Am letzten Tag unserer Wallfahrt in Lourdes kommen nach der Abschlussmesse am frühen Morgen drei fremde Franzosen in unser Hotel, ein Mann und zwei Frauen. Sie wollen den Weihbischof sprechen, der die heilige Messe an der Grotte gefeiert hat. Es stellt sich heraus: Der Mann ist ein ehemaliger französischer General. Die beiden Frauen sind Töchter von ehemaligen französischen Soldaten. Der General und die Soldaten waren fünf Jahre in Deutschland nach dem Krieg in Soest in Gefangen-schaft geraten und die beiden Soldaten waren dort gestorben.

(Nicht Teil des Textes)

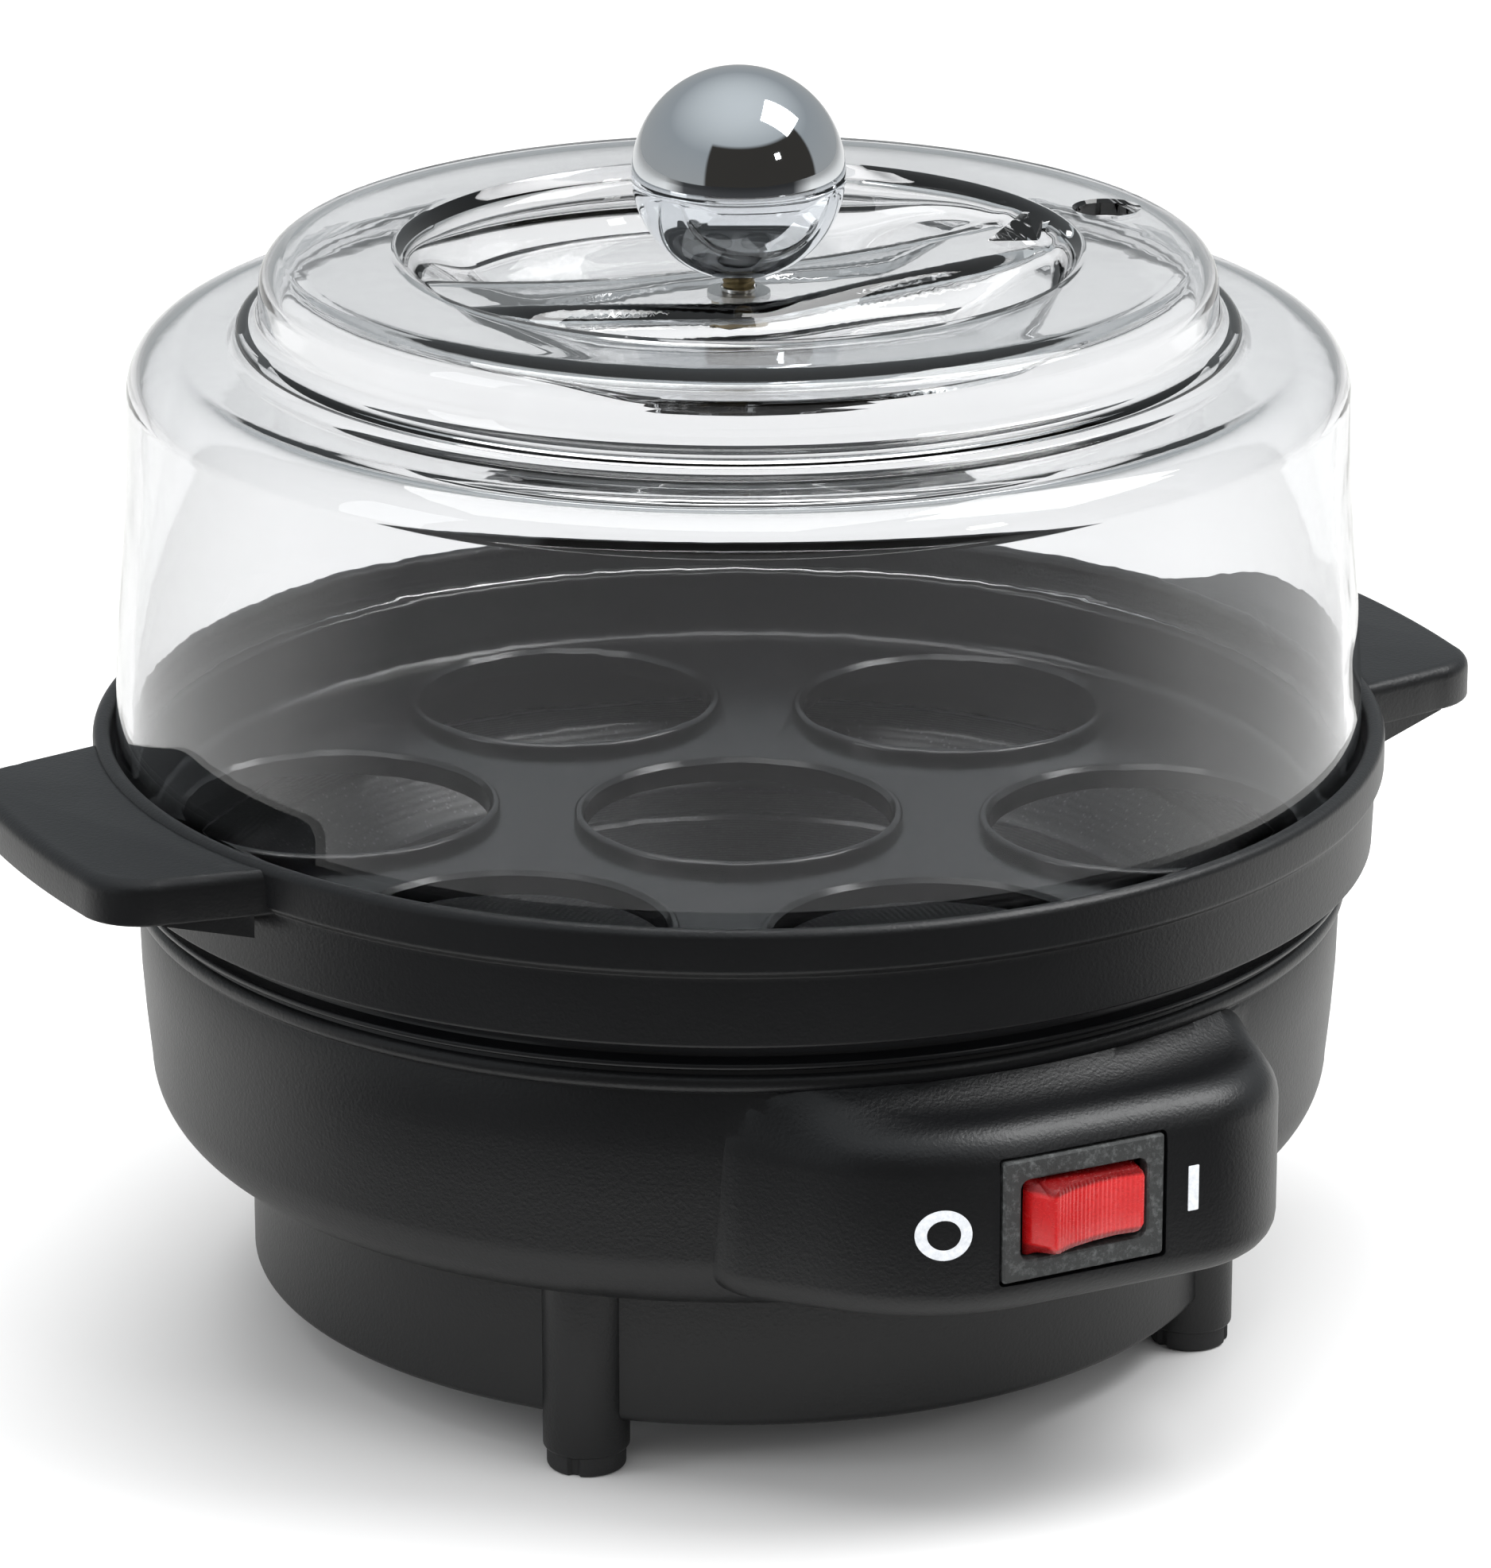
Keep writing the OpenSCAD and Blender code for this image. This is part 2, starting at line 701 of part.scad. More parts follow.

Die drei beginnen ihr Gespräch damit, dass sie mir sagen, dieser Moment der Begegnung mit mir würde für sie ein wichtiger Tag für sie sein. Viele Jahre hätten sie die Deutschen gehasst, weil sie viel Leid von ihnen erlitten hätten; wichtige Jahre ihrer Jugend seien verlorengegangen, die Töchter hätten ohne Vater aufwachsen müssen. Aber trotz dieses Schmerzes, so berichteten mir die Gesprächspartner, habe ihr Pfarrer ihnen immer wieder gesagt: „Wenn ihr wirkliche Christen seid, dann wisst ihr, Gott ist Liebe, nicht Hass. Ihr müsst zur Versöhnung kommen.“

Lange wäre das für sie unmöglich gewesen, so erzählten sie. Mehr und mehr aber seien sie in ihrem Hass unsicher geworden, bis sie begriffen hätten, dass nicht ihr Hass Zukunft hätte, wohl aber die Versöhnung in der Liebe. Heute nun seien sie gekommen, um das vor mir auszusprechen. Sie möchten sich mit den Deutschen versöhnen; der Hass sei endgültig überwunden, und sie bäten mich, diese Nachricht mit nach Deutschland zu nehmen und sie besonders auch den Bürgern der Stadt Soest mitzuteilen.

Menschen hatten Unrecht erlitten, schweres Unrecht. Nach menschlichem Ermessen hätte das Vergeltung gefordert. Das wäre verständlich. Aber Vergeltung hätte neues Leid, neuen Schmerz bedeutet -  und das hätte wiederum nach Vergeltung und Schmerz gerufen: Eine Kette von Leid ohne Ende. Das haben diese Menschen verstanden. Nicht Hass kann Schmerz und Trauen befrieden, wohl aber die Liebe.

Es ist die Botschaft unseres christlichen Glaubens, die mit dieser Wahrheit ernst macht. Sie stellt es nicht nur verbal in den Raum, sondern der Herr der Kirche hat sie persönlich vorgelebt. An diesem Morgen spürte ich eine große Dankbarkeit und Freude, aber auch eine große Verpflichtung.